I’m friendly with people but I don’t want to be in a school mum clique.
No one's socialising atm...
Thanks for the replies. To answer the question, they are 7 and 10.
'School run mums' (and dads?) are just women who happened to have children at a similar time to you and live nearby. There is nothing inherently different about them. If you're an anxious character anyway then that's one thing, but there is nothing specific about the school run per se to be worried about. I think a lot of these fears are associated with school itself, and feelings we had about it when we were kids.
You won't need to worry about that now with all the social distancing.
My top tip... Accidentally convince everyone you don't speak English. Just before lockdown I discovered most of my DDs class mums were under the impression I was German and didn't understand English. (They had been told, truthfully by their children we had moved from Germany, just missed out the bit that we were British)
I stand by myself majority of the time. I am a white Muslim and so I stand out anyway. Since I reverted to Islam, half the mums at the school don't talk to me anymore or I get ridiculous comments like what the eff is that on her head. Like as if I am wearing a traffic cone on my head instead of headscarf. I also lost a lot of friends, when I came to islam...but I say they were not true friends in the first place....
Now the only two women who stand next to me are two Asian women. They greet me and we chat in English. Then they turn to one another and chat in Urdu. And then I just turn away. It does annoy me as we were mid conversation and then when the other turns up they start talking in their language. I asked my husband about this. My husband is west African and doesn't speak in his language on the phone or in his language with his family. They all speak English perfectly and so he said yes it is rude.
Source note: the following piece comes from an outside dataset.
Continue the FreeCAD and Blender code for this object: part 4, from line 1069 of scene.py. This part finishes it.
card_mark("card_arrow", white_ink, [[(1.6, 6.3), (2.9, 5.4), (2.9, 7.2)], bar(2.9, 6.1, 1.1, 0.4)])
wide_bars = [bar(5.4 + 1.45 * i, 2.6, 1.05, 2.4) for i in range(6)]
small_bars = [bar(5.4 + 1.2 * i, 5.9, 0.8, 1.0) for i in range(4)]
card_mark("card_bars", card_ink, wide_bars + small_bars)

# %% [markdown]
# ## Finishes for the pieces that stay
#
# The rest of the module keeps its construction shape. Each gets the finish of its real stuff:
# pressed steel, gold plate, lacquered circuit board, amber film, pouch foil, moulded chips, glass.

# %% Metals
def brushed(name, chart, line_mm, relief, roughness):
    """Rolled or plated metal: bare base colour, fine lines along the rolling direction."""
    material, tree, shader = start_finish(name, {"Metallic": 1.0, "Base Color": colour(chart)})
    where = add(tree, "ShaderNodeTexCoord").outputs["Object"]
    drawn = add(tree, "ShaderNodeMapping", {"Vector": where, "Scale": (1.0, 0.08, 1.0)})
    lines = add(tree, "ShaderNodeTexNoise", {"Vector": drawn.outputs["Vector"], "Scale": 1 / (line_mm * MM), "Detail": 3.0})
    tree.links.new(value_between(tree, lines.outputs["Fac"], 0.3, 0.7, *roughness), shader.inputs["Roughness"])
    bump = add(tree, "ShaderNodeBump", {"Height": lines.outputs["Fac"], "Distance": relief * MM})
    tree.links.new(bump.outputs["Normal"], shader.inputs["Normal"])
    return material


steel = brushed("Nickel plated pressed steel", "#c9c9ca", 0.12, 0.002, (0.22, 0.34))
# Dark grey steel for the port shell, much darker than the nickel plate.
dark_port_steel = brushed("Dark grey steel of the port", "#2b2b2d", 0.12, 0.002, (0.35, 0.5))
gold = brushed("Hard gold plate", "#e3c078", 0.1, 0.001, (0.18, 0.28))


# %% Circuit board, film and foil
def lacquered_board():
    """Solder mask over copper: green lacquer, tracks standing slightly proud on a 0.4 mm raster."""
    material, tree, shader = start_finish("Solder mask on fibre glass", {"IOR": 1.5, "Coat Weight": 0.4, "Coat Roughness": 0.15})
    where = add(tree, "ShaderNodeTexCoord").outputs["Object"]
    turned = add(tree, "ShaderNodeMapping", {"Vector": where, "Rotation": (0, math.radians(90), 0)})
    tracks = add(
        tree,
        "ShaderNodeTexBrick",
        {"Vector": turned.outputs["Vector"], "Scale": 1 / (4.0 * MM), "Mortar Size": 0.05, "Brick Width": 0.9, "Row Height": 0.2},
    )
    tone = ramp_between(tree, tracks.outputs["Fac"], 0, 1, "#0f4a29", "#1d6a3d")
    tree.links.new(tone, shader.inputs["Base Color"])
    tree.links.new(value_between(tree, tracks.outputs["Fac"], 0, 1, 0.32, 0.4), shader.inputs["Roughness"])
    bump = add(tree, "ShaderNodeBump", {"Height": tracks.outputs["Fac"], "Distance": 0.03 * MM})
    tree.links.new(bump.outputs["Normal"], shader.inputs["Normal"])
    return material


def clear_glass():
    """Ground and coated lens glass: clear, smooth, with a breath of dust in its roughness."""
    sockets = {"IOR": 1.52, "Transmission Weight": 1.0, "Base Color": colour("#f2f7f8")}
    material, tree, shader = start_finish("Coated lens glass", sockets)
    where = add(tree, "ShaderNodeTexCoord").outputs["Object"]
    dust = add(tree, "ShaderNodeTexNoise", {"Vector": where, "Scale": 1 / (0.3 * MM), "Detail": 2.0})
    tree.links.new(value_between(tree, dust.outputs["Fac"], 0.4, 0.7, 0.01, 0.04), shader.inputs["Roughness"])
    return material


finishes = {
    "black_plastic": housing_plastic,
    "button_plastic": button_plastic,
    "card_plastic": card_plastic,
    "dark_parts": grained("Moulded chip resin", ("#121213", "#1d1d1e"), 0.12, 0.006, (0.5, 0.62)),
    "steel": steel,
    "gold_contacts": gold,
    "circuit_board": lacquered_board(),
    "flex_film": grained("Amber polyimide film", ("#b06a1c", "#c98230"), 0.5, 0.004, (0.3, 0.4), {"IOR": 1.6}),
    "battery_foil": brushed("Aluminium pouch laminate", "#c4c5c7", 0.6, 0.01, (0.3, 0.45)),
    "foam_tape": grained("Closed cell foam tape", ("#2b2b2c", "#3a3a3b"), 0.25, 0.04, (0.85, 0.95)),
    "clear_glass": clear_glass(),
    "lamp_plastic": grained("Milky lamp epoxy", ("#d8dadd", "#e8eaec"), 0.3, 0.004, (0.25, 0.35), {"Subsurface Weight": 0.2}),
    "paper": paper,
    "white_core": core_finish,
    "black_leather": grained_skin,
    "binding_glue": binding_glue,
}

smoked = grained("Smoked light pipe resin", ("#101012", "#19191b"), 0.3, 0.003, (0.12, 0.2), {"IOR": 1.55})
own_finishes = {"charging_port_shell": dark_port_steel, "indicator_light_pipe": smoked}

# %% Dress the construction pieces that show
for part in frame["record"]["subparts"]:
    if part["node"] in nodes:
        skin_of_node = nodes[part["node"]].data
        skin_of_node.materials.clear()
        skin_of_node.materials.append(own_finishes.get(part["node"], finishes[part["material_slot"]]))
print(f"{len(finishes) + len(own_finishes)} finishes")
But I have sort of accepted it now. I find all the mums in little cliques, and to be honest I keep myself to myself anyways. I am there to collect my children.it is nice to have a natter however but some of then are quite rude and judgey
Around the world. Hahaha. You're very funny
We don’t really have the school gate mum this here. Just stand confidently , say hello if you catch someone’s eye, gather up your kids , job done.
Or can your kids not come to the car to you? They are old enough .
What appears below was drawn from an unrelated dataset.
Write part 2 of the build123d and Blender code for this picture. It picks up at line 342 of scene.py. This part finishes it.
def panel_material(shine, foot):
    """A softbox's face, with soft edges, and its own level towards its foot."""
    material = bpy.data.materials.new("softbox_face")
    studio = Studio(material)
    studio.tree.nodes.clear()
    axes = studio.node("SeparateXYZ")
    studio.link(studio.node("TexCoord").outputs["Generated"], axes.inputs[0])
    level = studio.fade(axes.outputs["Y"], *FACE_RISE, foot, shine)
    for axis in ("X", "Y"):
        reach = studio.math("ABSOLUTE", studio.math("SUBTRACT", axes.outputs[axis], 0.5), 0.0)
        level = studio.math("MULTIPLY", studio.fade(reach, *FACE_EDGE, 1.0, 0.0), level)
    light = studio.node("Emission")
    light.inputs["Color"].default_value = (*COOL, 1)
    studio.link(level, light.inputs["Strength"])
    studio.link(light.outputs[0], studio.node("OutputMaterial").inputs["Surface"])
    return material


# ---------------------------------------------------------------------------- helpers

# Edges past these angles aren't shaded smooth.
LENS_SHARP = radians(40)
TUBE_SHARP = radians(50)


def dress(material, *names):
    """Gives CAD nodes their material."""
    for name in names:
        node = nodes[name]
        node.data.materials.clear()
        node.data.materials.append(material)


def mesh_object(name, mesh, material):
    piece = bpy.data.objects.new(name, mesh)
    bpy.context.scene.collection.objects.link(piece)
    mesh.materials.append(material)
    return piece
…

I didn't like the 'pavement powows' outside the school either, a lot of people don't. I cannot stand inane chatter, gossip and forced laughter. I'm so glad all that is well behind me. I used to turn up just in time to pick up and go!
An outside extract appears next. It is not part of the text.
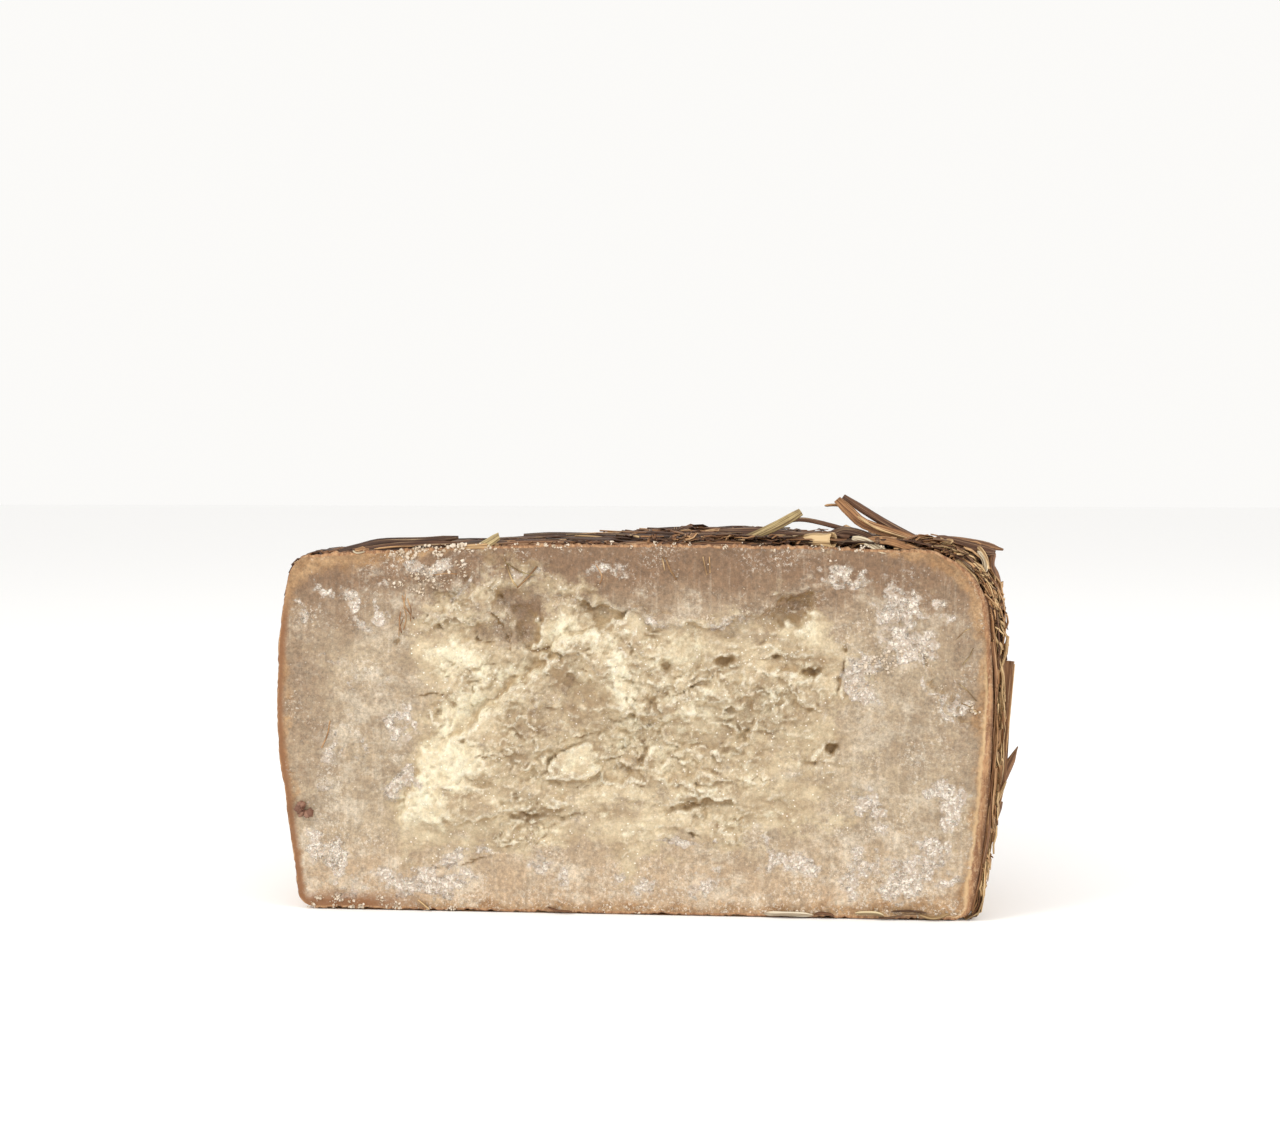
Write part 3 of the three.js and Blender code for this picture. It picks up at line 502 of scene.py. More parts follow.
def face_grid():
    """Points of the split face row by row, its relief, and what its colours use."""
    t = height_shares()
    u = np.linspace(-1, 1, FACE_COLUMNS)[None, :]
    s = u * (0.97 + 0.03 * u * u)
    right, left = both_radii(t)
    right = swollen(np.stack([right, 0 * right, t * RIGHT_EDGE_HEIGHT], -1))[..., 0]
    left = -swollen(np.stack([-left, 0 * left, t * LEFT_EDGE_HEIGHT], -1))[..., 0]
    x = np.where(s > 0, s * right, s * left)
    z = t * dome_height(np.abs(x), np.where(s > 0, RIGHT_EDGE_HEIGHT, LEFT_EDGE_HEIGHT))
    height, masks = face_relief(x, z)

    to_side, to_top = np.minimum((1 - s) * right, (1 + s) * left), (1 - t) * RIGHT_EDGE_HEIGHT
    to_level_edge = np.minimum(z, to_top)
    right_section = np.interp(z, (0, 8, 45, 62, 80, 104), (1.2, 2.4, 2.4, 1.7, 1.5, 1.8))
    section = lerp(LEFT_SECTION, right_section, smooth_step(40, 90, x))
    masks["rim"] = np.minimum(to_side / section, to_level_edge / LEVEL_SECTION)
    masks["amber"] = amber_amount(x, z, right, left)
    height = height * smooth_step(0, 2.5, np.minimum(to_side, to_level_edge))

    ragged = RAGGED_EDGE * (np.abs(noise(x / 1.7, 0 * z, 97)) + layered(x, 0 * z, (0.5, 0.7, 1, 98), (0.6, 5, 1, 99)))
    crumbly = 0.16 * np.abs(noise(z / 2.9, 0 * x, 100)) + layered(z, 0 * x, (0.12, 1.1, 1, 101), (0.25, 7, 1, 102))
    x = x - crumbly * smooth_step(1.6, 0, (1 + s) * left) * (s < 0)
    z = z + np.clip(ragged, 0, 1) * (smooth_step(1.6, 0, to_top) + 0.8 * smooth_step(1.6, 0, z))
    return np.stack([x, -height, z], -1), height, masks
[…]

I hate it too. I wish I could hide in the car.
I had a really bad experience with one of the school mums last year and now I’m head down, drop off, leg it home.
With my older two I wished I could be in the group of mums but I'm very shy. I'm pregnant again and couldn't care less about the school mums. Just because you have children of the same age doesn't mean you'll be friends. As long as your children have friends don't worry. As soon as my children were old enough I used to wait in the car.
I'm sorry for you Hanamuslim. That's not nice at all. I agree that if their English is good, then it's just plain rude. The other women may want to talk to you but be aware that being white and in headdress means people will assume you are a practicing Muslim and that can make things complicated. For instance I have always said hi to a Muslim woman in my child's class, but no way would she make small talk with me, she only replies to my questions. Given the Islamic rules around talking to men, if DH is around she doesn't acknowledge knowing either of us. Do you want to talk to other non Muslims? Another Muslim mum I know is super chatty and friendly, so I find it all very confusing honestly.
To those who keep away from the 'pavement powows', how do you arrange playdates and do you miss the support network getting on with fellow mums gives you?
@Roryrunner What do you mean?
I get support from my husband and real life friends, but mostly I figure stuff out myself because that’s the way I am.
As for play dates , I can’t actually remember how they were organised as for the best part of my kids school life I was at work so I don’t know how other mums managed to sort that. Maybe through the childminder ?
Do you get a good support network from the school gate mums?
OP are you talking about now or before lockdown?
There have only been a few kids in school for the last 3 months and so a school run is very different.
When schools reopen everyone has to stagger arrival tines, socially distance and not hang around talking.
If there are some parents dropping their child off that are nice then I will make friends but because they are nice not because our childrhappen to attend the same school. I have found as ive reached my late thirties I care not a jot about people who want to get into cliques and nasty childish behaviour.
I can't stand drama and whinging! I have a lovely teflon like veneer and am very independent. I couldn't cope with hen do's and going away with people. I have met all my friends at festivals so we have this in common. Hold your head up high OP don't hide in your car.
I’ve only been doing 2 years of school runs but this thing about ‘school run cliques’ I often see on here isn’t something I recognise. People tend to stand with the people they know but that’s normal isn’t it? Talking to the people you know/are friends with?
School runs won’t be normal for a while anyway. No chatting in the playground.